* [WHAT THE EXERCISE ASKS]
Provide only the number of lines where "pocket" occurs.

* [DATA]
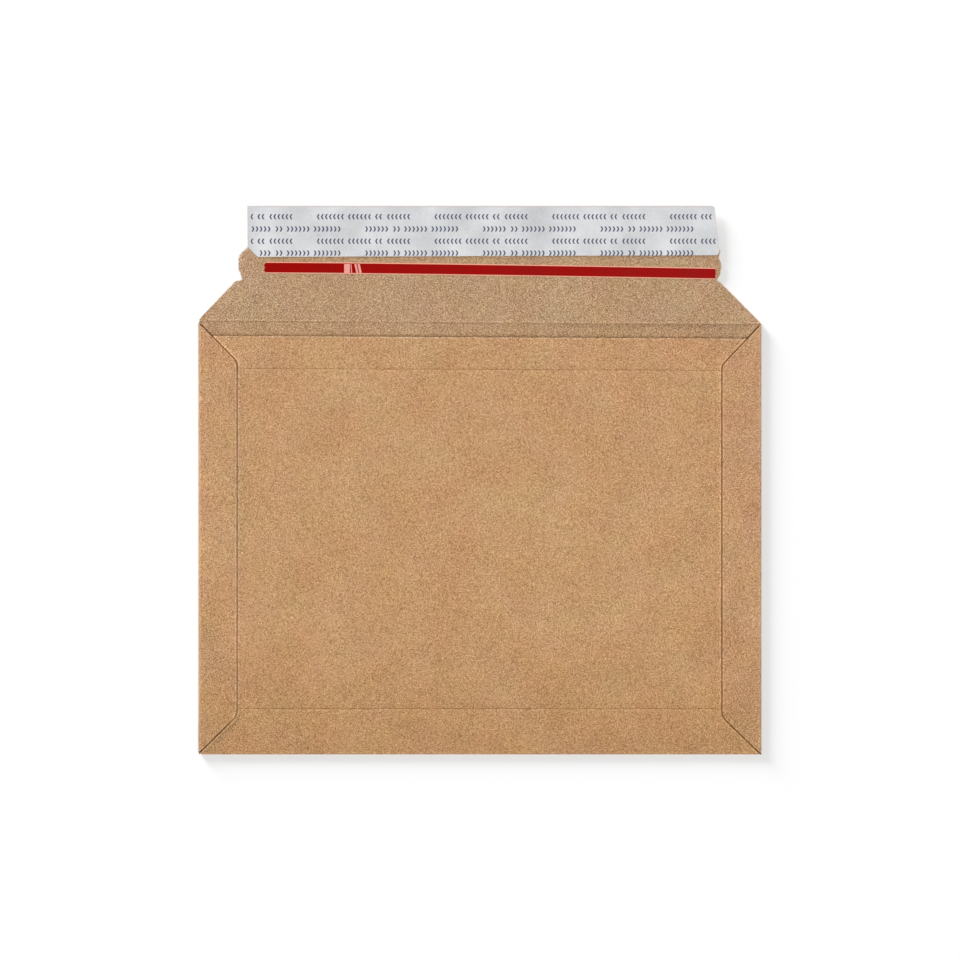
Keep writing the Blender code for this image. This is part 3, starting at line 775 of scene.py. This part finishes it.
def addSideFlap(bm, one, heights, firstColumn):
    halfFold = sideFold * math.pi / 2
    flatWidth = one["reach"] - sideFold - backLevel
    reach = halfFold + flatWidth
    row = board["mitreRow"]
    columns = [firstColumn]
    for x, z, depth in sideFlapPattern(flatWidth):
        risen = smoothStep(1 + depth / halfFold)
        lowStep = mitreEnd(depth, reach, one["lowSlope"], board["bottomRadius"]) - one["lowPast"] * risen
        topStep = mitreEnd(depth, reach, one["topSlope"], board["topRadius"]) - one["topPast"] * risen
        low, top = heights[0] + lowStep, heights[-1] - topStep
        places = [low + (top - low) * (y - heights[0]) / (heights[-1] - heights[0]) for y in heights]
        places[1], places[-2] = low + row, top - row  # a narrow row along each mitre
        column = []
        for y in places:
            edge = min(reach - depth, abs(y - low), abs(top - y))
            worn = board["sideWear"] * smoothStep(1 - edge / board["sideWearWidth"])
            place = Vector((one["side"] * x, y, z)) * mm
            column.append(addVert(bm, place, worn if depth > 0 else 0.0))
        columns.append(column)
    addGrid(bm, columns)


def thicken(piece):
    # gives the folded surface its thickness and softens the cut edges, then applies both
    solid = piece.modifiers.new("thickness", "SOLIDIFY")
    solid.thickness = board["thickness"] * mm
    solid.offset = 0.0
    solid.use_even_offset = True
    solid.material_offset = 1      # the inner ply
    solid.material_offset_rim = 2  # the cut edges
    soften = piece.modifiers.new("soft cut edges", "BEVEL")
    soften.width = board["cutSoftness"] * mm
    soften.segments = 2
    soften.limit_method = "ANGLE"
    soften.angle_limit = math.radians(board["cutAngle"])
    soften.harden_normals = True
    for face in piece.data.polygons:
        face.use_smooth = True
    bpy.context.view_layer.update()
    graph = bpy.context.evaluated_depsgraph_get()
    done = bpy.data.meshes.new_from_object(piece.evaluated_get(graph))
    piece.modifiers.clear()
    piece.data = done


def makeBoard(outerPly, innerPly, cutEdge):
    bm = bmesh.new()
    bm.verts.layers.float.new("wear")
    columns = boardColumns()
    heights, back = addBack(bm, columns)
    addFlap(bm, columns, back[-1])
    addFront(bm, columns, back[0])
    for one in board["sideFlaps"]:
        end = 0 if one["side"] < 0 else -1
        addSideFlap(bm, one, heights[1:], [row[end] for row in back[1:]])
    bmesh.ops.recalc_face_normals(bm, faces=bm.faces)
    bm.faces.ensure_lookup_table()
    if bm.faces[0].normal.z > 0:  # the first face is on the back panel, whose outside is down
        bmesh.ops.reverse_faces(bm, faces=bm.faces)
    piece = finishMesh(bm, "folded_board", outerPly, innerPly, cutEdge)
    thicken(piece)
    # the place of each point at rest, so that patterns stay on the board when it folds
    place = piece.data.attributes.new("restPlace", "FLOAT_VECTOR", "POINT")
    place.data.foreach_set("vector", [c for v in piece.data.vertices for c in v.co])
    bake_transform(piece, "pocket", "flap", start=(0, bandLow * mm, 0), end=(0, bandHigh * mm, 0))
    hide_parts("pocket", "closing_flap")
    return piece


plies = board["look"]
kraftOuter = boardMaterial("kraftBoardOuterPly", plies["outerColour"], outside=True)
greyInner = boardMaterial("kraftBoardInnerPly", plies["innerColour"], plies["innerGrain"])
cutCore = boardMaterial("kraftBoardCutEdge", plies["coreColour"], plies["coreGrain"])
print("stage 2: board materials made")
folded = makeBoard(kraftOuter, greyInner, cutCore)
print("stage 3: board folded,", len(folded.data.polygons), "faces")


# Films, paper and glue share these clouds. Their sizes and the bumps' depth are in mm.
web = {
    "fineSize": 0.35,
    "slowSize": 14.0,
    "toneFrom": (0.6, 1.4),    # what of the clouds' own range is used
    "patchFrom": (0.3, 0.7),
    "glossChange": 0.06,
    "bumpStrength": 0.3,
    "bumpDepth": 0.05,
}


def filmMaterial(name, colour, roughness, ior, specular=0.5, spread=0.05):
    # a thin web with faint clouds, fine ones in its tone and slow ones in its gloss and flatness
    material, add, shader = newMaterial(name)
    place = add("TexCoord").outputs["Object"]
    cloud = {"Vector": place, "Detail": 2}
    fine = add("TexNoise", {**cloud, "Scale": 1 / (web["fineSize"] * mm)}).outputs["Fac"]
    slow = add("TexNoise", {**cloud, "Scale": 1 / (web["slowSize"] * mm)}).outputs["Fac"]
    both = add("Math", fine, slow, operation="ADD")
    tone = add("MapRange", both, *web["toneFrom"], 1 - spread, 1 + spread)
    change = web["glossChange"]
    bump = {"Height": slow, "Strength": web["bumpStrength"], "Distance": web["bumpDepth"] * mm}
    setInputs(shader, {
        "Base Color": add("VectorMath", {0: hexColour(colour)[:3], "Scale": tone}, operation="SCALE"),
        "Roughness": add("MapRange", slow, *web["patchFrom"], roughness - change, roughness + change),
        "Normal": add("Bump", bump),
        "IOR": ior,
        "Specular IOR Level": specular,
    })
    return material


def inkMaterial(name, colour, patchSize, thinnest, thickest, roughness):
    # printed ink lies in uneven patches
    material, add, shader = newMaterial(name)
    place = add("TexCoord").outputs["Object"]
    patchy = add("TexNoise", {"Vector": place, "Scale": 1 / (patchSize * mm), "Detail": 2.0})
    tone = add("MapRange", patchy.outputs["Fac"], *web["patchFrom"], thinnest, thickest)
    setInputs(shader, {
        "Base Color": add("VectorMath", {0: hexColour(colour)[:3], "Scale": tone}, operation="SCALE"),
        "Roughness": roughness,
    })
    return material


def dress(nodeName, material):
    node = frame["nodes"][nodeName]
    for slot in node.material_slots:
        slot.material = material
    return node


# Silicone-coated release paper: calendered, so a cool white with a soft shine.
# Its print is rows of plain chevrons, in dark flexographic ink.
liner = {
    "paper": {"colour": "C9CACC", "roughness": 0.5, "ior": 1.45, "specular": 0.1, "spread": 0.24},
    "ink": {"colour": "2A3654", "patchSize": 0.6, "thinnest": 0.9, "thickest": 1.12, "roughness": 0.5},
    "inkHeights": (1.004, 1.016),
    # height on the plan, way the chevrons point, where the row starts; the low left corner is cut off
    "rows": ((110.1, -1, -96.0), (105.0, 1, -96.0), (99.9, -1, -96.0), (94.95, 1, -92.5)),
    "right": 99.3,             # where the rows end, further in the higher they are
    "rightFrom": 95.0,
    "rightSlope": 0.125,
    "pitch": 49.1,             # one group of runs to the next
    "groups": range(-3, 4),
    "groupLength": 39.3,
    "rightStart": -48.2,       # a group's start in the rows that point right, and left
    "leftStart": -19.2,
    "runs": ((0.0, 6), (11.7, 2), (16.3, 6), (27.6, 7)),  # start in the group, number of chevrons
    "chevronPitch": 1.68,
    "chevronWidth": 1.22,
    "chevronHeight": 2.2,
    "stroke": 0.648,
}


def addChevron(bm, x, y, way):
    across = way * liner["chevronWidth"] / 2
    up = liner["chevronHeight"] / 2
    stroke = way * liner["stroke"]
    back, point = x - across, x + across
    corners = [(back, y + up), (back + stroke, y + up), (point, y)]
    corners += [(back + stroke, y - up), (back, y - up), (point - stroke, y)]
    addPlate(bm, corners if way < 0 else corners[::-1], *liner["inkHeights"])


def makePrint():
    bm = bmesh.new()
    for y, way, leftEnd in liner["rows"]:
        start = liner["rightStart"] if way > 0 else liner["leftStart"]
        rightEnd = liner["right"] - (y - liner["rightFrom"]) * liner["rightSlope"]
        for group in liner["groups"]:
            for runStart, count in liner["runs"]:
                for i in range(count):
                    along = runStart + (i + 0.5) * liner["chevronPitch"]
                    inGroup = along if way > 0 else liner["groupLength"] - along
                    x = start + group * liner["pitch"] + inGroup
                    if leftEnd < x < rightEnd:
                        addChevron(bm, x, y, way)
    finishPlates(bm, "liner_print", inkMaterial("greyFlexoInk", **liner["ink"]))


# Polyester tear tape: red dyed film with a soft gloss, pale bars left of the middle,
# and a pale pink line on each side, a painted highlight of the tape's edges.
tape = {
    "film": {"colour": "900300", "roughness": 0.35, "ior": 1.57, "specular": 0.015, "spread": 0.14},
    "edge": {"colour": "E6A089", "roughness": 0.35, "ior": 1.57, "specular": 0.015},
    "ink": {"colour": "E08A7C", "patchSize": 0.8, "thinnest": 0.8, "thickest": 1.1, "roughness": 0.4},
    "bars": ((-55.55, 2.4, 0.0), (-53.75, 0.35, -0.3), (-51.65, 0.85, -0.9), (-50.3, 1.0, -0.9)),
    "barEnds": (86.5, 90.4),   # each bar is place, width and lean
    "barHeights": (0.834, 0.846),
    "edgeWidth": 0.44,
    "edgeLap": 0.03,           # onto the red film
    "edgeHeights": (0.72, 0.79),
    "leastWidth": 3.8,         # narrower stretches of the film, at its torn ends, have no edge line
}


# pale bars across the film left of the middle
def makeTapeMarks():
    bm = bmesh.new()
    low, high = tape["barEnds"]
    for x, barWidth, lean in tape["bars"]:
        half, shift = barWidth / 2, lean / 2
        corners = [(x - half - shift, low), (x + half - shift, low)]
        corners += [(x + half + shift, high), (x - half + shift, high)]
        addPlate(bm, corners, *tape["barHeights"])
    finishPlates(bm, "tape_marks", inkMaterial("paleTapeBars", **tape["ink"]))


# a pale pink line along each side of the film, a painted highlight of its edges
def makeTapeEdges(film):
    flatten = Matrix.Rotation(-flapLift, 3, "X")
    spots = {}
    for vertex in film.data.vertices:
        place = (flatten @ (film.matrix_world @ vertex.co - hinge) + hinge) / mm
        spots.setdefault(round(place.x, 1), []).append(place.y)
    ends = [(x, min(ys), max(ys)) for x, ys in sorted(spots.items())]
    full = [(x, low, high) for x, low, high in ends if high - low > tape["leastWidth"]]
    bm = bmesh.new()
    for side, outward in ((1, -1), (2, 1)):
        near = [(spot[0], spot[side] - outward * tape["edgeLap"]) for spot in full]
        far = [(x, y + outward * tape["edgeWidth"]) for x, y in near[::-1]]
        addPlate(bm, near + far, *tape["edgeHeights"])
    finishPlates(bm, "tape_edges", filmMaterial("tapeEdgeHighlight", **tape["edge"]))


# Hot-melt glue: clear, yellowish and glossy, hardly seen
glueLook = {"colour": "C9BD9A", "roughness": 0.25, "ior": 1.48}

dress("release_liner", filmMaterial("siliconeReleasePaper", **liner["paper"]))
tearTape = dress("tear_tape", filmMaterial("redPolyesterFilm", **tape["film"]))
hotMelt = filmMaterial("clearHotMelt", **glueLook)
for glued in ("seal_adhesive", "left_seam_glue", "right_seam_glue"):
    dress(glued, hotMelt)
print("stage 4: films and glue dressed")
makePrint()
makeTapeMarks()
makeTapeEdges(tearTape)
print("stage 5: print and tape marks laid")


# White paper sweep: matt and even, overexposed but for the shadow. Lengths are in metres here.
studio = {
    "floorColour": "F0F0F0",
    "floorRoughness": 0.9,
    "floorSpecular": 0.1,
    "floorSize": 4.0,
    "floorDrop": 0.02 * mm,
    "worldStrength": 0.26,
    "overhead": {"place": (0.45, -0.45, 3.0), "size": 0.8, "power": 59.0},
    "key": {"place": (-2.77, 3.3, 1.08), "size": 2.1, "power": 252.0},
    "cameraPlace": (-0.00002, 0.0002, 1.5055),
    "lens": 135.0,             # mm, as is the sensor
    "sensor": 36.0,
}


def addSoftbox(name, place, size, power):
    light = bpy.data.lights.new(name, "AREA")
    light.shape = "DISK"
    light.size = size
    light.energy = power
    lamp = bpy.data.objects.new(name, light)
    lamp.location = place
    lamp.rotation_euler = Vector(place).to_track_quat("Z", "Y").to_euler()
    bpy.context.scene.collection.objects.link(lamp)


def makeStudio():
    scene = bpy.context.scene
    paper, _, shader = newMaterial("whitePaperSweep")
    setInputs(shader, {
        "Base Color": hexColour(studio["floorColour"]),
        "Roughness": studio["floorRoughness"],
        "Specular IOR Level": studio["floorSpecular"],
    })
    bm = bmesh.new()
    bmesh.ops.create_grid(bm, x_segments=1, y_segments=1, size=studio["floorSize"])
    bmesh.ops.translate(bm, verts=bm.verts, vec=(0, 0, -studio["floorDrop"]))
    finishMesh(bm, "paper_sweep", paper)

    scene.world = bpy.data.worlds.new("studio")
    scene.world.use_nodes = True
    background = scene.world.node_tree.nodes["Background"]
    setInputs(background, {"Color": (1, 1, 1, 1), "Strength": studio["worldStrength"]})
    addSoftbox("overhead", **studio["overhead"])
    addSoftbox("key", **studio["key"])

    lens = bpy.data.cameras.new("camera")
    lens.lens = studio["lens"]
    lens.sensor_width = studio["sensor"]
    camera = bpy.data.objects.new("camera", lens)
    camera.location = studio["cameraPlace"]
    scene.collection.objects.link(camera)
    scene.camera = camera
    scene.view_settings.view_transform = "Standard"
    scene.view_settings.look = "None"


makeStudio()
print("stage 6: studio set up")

* [CORRECT OUTPUT]
2